What you need to do: Starting from the line that contains "for i, (corner, radius)", copy every line exactly until the line that contains "in imported if", which is also included.

Data section:
** BEGIN **

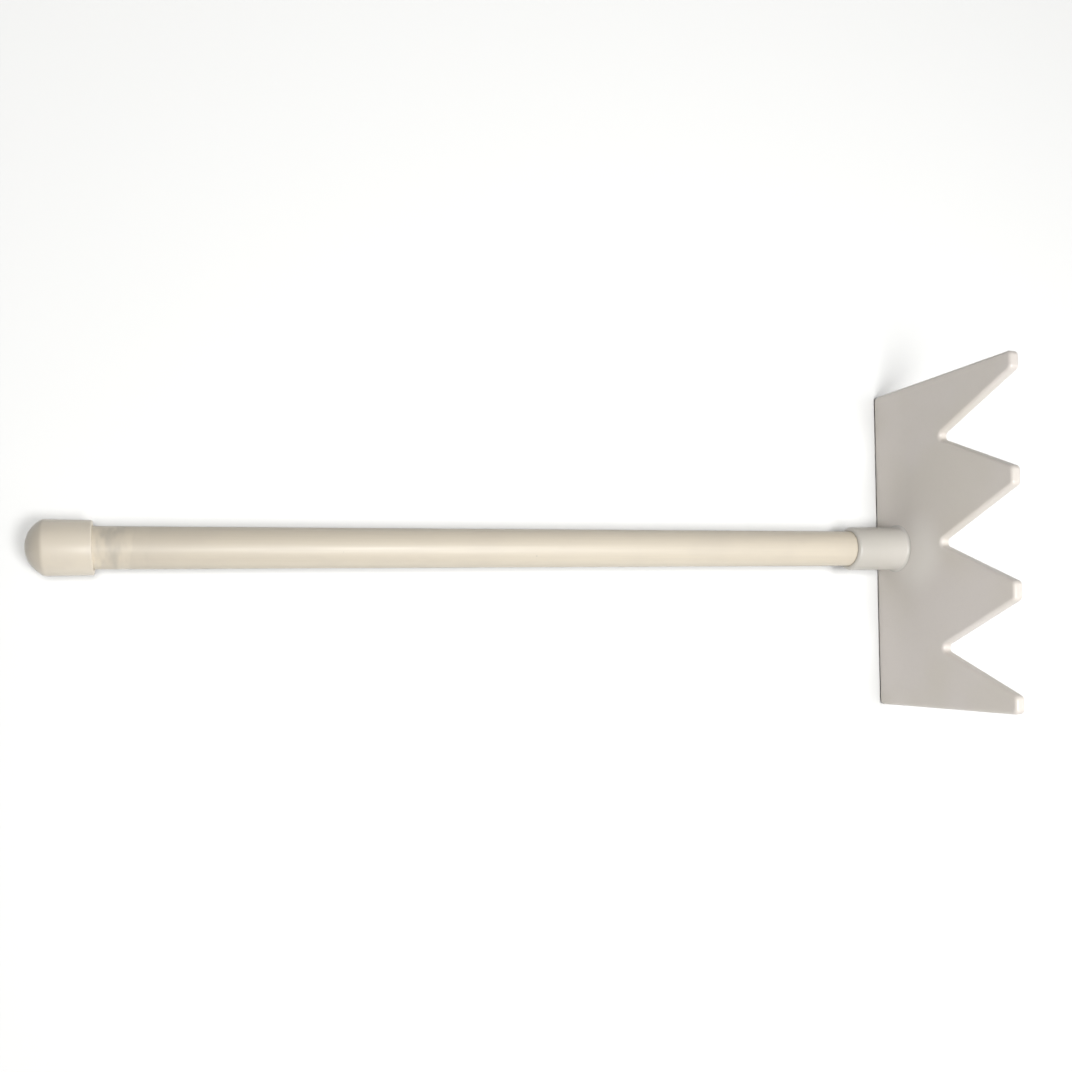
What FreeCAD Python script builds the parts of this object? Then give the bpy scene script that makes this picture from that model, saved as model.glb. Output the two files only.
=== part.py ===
import FreeCAD, Part
import math
import os

from FreeCAD import Vector

# Toothed mortar mixing hoe: a plastic pipe handle with a domed end cap and a four-toothed head.
#
# The handle is level, with the straight back edge of the blade down and the teeth up.
# +X runs along the handle towards the blade, +Y across the blade and +Z up along the teeth.
# The origin is under the middle of the tool, level with the back edge.
# Sizes are in millimetres.

# Handle: a 24 inch length of 3/4 inch schedule 40 pipe.
PIPE_LENGTH = 609.6
PIPE_RADIUS = 26.67 / 2
PIPE_WALL = 2.87
PIPE_END_EASE = 0.8

# Cement joints: the film's thickness, and how deep the pipe sits in each fitting.
CEMENT_FILM = 0.12
CAP_GRIP = 23.6
SOCKET_GRIP = 40.0

# Slip cap: a drafted skirt, a tight knuckle and a dished crown with the moulding gate's small flat.
CAP_LENGTH = 38.5
CAP_RIM_RADIUS = 17.0
CAP_SHOULDER_RADIUS = 17.3
CAP_KNUCKLE_RADIUS = 4.5
CAP_CROWN_RADIUS = 19.5
CAP_CROWN_WALL = 3.6
CAP_GATE_RADIUS = 2.5
CAP_RIM_EASE = 0.7

# Collar of the head, which takes the pipe, and the bead that joins it to the blade.
SOCKET_RADIUS = 33.4 / 2
SOCKET_LENGTH = 45.0
SOCKET_LIP_ROUND = 2.8
SOCKET_MOUTH_EASE = 0.4
ROOT_BEAD_LEG = 2.0
ROOT_BEAD_HOLLOW = 0.45

# Blade: a 250 by 152 mm plate, 8 mm thick, with V notches cut into one long edge.
BLADE_WIDTH = 250.0
BLADE_HEIGHT = 152.0
BLADE_THICKNESS = 8.0
BLADE_EDGE_ROUND = 2.5
BACK_CORNER_RADIUS = 4.0
TOOTH_COUNT = 4
TOOTH_TIP_WIDTH = 12.5
TOOTH_CORNER_RADIUS = 4.0
NOTCH_DEPTH = 78.5
NOTCH_ROOT_RADIUS = 3.2

# The handle's axis stands this far above the blade's back edge.
AXIS_HEIGHT = 25.0
BORE_RADIUS = PIPE_RADIUS + CEMENT_FILM

# Places along the handle, from the cap's crown to the blade's outer face.
EXPOSED_PIPE = PIPE_LENGTH - CAP_GRIP - SOCKET_GRIP
OVERALL_LENGTH = CAP_LENGTH + EXPOSED_PIPE + SOCKET_LENGTH + BLADE_THICKNESS
CROWN_X = -OVERALL_LENGTH / 2
CAP_RIM_X = CROWN_X + CAP_LENGTH
PIPE_START_X = CAP_RIM_X - CAP_GRIP
PIPE_END_X = PIPE_START_X + PIPE_LENGTH
SOCKET_MOUTH_X = PIPE_END_X - SOCKET_GRIP
BLADE_FACE_X = SOCKET_MOUTH_X + SOCKET_LENGTH


def station(x, radius):
    """A point of a lengthwise section, at a distance above the handle's axis."""
    return Vector(x, 0, AXIS_HEIGHT + radius)


def straight_sides(corners):
    """Straight edges from each corner to the next one."""
    return [Part.LineSegment(a, b).toShape() for a, b in zip(corners, corners[1:])]


def turned(edges):
    """The solid that a closed section sweeps in one turn about the handle's axis."""
    section = Part.Face(Part.Wire(Part.__sortEdges__(edges)))
    return section.revolve(station(0, 0), Vector(1, 0, 0), 360)


def bend(centre, radius, start_turn, end_turn):
    """An arc of a section. Turns are from straight up, over towards the cap's crown."""
    turns = (start_turn, (start_turn + end_turn) / 2, end_turn)
    points = [centre + Vector(-math.sin(turn), 0, math.cos(turn)) * radius for turn in turns]
    return Part.Arc(*points)


def make_pipe():
    """The handle: a length of pipe with the outside of both ends eased."""
    inside = PIPE_RADIUS - PIPE_WALL
    end_face = PIPE_RADIUS - PIPE_END_EASE
    section = [
        station(PIPE_START_X, inside),
        station(PIPE_START_X, end_face),
        station(PIPE_START_X + PIPE_END_EASE, PIPE_RADIUS),
        station(PIPE_END_X - PIPE_END_EASE, PIPE_RADIUS),
        station(PIPE_END_X, end_face),
        station(PIPE_END_X, inside),
        station(PIPE_START_X, inside),
    ]
    return turned(straight_sides(section))


def make_cap():
    """The end cap: a blind socket with a drafted skirt and a dished crown of even thickness."""
    knuckle_height = CAP_SHOULDER_RADIUS - CAP_KNUCKLE_RADIUS
    knuckle_turn = math.acos(knuckle_height / (CAP_CROWN_RADIUS - CAP_KNUCKLE_RADIUS))
    gate_turn = math.acos(CAP_GATE_RADIUS / CAP_CROWN_RADIUS)
    centre_x = CROWN_X + CAP_CROWN_RADIUS * math.sin(gate_turn)
    shoulder_x = centre_x - (CAP_CROWN_RADIUS - CAP_KNUCKLE_RADIUS) * math.sin(knuckle_turn)
    crown = bend(station(centre_x, 0), CAP_CROWN_RADIUS, knuckle_turn, gate_turn)
    knuckle = bend(station(shoulder_x, knuckle_height), CAP_KNUCKLE_RADIUS, 0, knuckle_turn)
    inside_radius = CAP_CROWN_RADIUS - CAP_CROWN_WALL
    bore_turn = math.acos(BORE_RADIUS / inside_radius)
    inside_gate_turn = math.acos(CAP_GATE_RADIUS / inside_radius)
    inside = bend(station(centre_x, 0), inside_radius, bore_turn, inside_gate_turn)
    skirt = [
        knuckle.StartPoint,
        station(CAP_RIM_X - CAP_RIM_EASE, CAP_RIM_RADIUS),
        station(CAP_RIM_X, CAP_RIM_RADIUS - CAP_RIM_EASE),
        station(CAP_RIM_X, BORE_RADIUS + CAP_RIM_EASE),
        station(CAP_RIM_X - CAP_RIM_EASE, BORE_RADIUS),
        inside.StartPoint,
    ]
    gate = [
        inside.EndPoint,
        station(inside.EndPoint.x, 0),
        station(CROWN_X, 0),
        crown.EndPoint,
    ]
    edges = straight_sides(skirt) + straight_sides(gate)
    edges += [arc.toShape() for arc in (inside, crown, knuckle)]
    return turned(edges)


def make_socket():
    """The collar that stands on the blade, with a rounded lip and an eased mouth."""
    lip = SOCKET_LIP_ROUND
    bulge = lip * (1 - math.sqrt(0.5))
    lip_start = station(SOCKET_MOUTH_X, SOCKET_RADIUS - lip)
    lip_middle = station(SOCKET_MOUTH_X + bulge, SOCKET_RADIUS - bulge)
    lip_end = station(SOCKET_MOUTH_X + lip, SOCKET_RADIUS)
    wall = [
        lip_end,
        station(BLADE_FACE_X, SOCKET_RADIUS),
        station(BLADE_FACE_X, BORE_RADIUS),
        station(SOCKET_MOUTH_X + SOCKET_MOUTH_EASE, BORE_RADIUS),
        station(SOCKET_MOUTH_X, BORE_RADIUS + SOCKET_MOUTH_EASE),
        lip_start,
    ]
    edges = straight_sides(wall)
    edges.append(Part.Arc(lip_start, lip_middle, lip_end).toShape())
    return turned(edges)


def make_root_bead():
    """The hollow-faced bead between collar and blade."""
    top = station(BLADE_FACE_X - ROOT_BEAD_LEG, SOCKET_RADIUS)
    corner = station(BLADE_FACE_X, SOCKET_RADIUS)
    toe = station(BLADE_FACE_X, SOCKET_RADIUS + ROOT_BEAD_LEG)
    middle = (top + toe) / 2
    waist = middle + (corner - middle).normalize() * ROOT_BEAD_HOLLOW
    edges = straight_sides([top, corner, toe])
    edges.append(Part.Arc(toe, waist, top).toShape())
    return turned(edges)


def make_cement(start_x, end_x):
    """A film of cement between the pipe and a fitting's bore."""
    section = [
        station(start_x, PIPE_RADIUS),
        station(start_x, BORE_RADIUS),
        station(end_x, BORE_RADIUS),
        station(end_x, PIPE_RADIUS),
        station(start_x, PIPE_RADIUS),
    ]
    return turned(straight_sides(section))


def blade_corners():
    """Each corner of the blade's outline with its radius, in order round the plate."""
    half_width = BLADE_WIDTH / 2
    pitch = (BLADE_WIDTH - TOOTH_TIP_WIDTH) / (TOOTH_COUNT - 1)
    corners = [(half_width, 0, BACK_CORNER_RADIUS), (-half_width, 0, BACK_CORNER_RADIUS)]
    for tooth in range(TOOTH_COUNT):
        tip_start = -half_width + tooth * pitch
        tip_end = tip_start + TOOTH_TIP_WIDTH
        corners.append((tip_start, BLADE_HEIGHT, TOOTH_CORNER_RADIUS))
        corners.append((tip_end, BLADE_HEIGHT, TOOTH_CORNER_RADIUS))
        if tooth < TOOTH_COUNT - 1:
            notch_middle = (tip_end + tip_start + pitch) / 2
            corners.append((notch_middle, BLADE_HEIGHT - NOTCH_DEPTH, NOTCH_ROOT_RADIUS))
    return [(Vector(BLADE_FACE_X, y, z), radius) for y, z, radius in corners]


def corner_arc(before, corner, after, radius):
    """The arc that rounds a corner, tangent to the two straight sides that meet there."""
    to_before = (before - corner).normalize()
    to_after = (after - corner).normalize()
    half_angle = to_before.getAngle(to_after) / 2
    to_centre = (to_before + to_after).normalize()
    middle = corner + to_centre * (radius / math.sin(half_angle) - radius)
    setback = radius / math.tan(half_angle)
    return Part.Arc(corner + to_before * setback, middle, corner + to_after * setback)


def make_blade():
    """The toothed plate, with both faces' edges softly rounded all the way round."""
    corners = blade_corners()
    arcs = []
    for i, (corner, radius) in enumerate(corners):
        before = corners[i - 1][0]
        after = corners[(i + 1) % len(corners)][0]
        arcs.append(corner_arc(before, corner, after, radius))
    outline = []
    for i, arc in enumerate(arcs):
        next_arc = arcs[(i + 1) % len(arcs)]
        outline.append(arc.toShape())
        outline.append(Part.LineSegment(arc.EndPoint, next_arc.StartPoint).toShape())
    plate = Part.Face(Part.Wire(outline)).extrude(Vector(BLADE_THICKNESS, 0, 0))
    rim_edges = [edge for edge in plate.Edges if edge.BoundBox.XLength < BLADE_THICKNESS / 2]
    return plate.makeFillet(BLADE_EDGE_ROUND, rim_edges)


PIECES = {
    "toothed_blade": make_blade(),
    "handle_socket": make_socket(),
    "socket_root_bead": make_root_bead(),
    "handle_pipe": make_pipe(),
    "end_cap": make_cap(),
    "socket_cement": make_cement(SOCKET_MOUTH_X + SOCKET_MOUTH_EASE, PIPE_END_X - PIPE_END_EASE),
    "cap_cement": make_cement(PIPE_START_X + PIPE_END_EASE, CAP_RIM_X - CAP_RIM_EASE),
}

os.makedirs("parts", exist_ok=True)
for node, shape in PIECES.items():
    shape.exportStep("parts/" + node + ".step")
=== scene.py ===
import math

import bmesh
import bpy
from mathutils import Euler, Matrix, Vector


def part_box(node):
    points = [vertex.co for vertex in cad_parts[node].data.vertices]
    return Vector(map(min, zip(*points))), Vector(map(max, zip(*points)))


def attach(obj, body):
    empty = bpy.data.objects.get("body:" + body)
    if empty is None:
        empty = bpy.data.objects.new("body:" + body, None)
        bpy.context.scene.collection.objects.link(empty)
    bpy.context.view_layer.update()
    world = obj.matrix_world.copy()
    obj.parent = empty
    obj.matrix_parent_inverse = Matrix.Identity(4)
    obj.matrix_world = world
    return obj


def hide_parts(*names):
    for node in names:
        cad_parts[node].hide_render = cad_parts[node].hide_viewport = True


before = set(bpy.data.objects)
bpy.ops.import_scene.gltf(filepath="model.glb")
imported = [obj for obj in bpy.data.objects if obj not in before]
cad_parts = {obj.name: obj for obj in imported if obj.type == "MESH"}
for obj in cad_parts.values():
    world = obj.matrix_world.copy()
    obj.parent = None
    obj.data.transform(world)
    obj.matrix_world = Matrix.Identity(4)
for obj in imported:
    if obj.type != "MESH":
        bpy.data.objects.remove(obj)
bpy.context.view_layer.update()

# Toothed mortar mixing hoe: an extruded pipe handle, a moulded slip cap and a moulded head.
# Lengths are in metres. +X runs along the handle to the blade and +Z up along the teeth.

bl_info = {
    "name": "Mortar Mixing Hoe",
    "version": (1, 0, 0),
    "blender": (4, 5, 0),
    "location": "3D View > Sidebar > Hoe",
    "description": "Builds the visible pieces of a toothed mortar mixing hoe around its packed model",
    "category": "Object",
}

MM = 0.001

BLADE_LOW, BLADE_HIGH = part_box("toothed_blade")
COLLAR_LOW, COLLAR_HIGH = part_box("handle_socket")
PIPE_LOW, PIPE_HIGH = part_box("handle_pipe")
CAP_LOW, CAP_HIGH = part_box("end_cap")

AXIS_Z = (PIPE_LOW.z + PIPE_HIGH.z) / 2
PIPE_RADIUS = (PIPE_HIGH.z - PIPE_LOW.z) / 2
COLLAR_RADIUS = (COLLAR_HIGH.z - COLLAR_LOW.z) / 2
CAP_RADIUS = (CAP_HIGH.z - CAP_LOW.z) / 2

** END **

The completed task:
    for i, (corner, radius) in enumerate(corners):
        before = corners[i - 1][0]
        after = corners[(i + 1) % len(corners)][0]
        arcs.append(corner_arc(before, corner, after, radius))
    outline = []
    for i, arc in enumerate(arcs):
        next_arc = arcs[(i + 1) % len(arcs)]
        outline.append(arc.toShape())
        outline.append(Part.LineSegment(arc.EndPoint, next_arc.StartPoint).toShape())
    plate = Part.Face(Part.Wire(outline)).extrude(Vector(BLADE_THICKNESS, 0, 0))
    rim_edges = [edge for edge in plate.Edges if edge.BoundBox.XLength < BLADE_THICKNESS / 2]
    return plate.makeFillet(BLADE_EDGE_ROUND, rim_edges)


PIECES = {
    "toothed_blade": make_blade(),
    "handle_socket": make_socket(),
    "socket_root_bead": make_root_bead(),
    "handle_pipe": make_pipe(),
    "end_cap": make_cap(),
    "socket_cement": make_cement(SOCKET_MOUTH_X + SOCKET_MOUTH_EASE, PIPE_END_X - PIPE_END_EASE),
    "cap_cement": make_cement(PIPE_START_X + PIPE_END_EASE, CAP_RIM_X - CAP_RIM_EASE),
}

os.makedirs("parts", exist_ok=True)
for node, shape in PIECES.items():
    shape.exportStep("parts/" + node + ".step")
=== scene.py ===
import math

import bmesh
import bpy
from mathutils import Euler, Matrix, Vector


def part_box(node):
    points = [vertex.co for vertex in cad_parts[node].data.vertices]
    return Vector(map(min, zip(*points))), Vector(map(max, zip(*points)))


def attach(obj, body):
    empty = bpy.data.objects.get("body:" + body)
    if empty is None:
        empty = bpy.data.objects.new("body:" + body, None)
        bpy.context.scene.collection.objects.link(empty)
    bpy.context.view_layer.update()
    world = obj.matrix_world.copy()
    obj.parent = empty
    obj.matrix_parent_inverse = Matrix.Identity(4)
    obj.matrix_world = world
    return obj


def hide_parts(*names):
    for node in names:
        cad_parts[node].hide_render = cad_parts[node].hide_viewport = True


before = set(bpy.data.objects)
bpy.ops.import_scene.gltf(filepath="model.glb")
imported = [obj for obj in bpy.data.objects if obj not in before]
cad_parts = {obj.name: obj for obj in imported if obj.type == "MESH"}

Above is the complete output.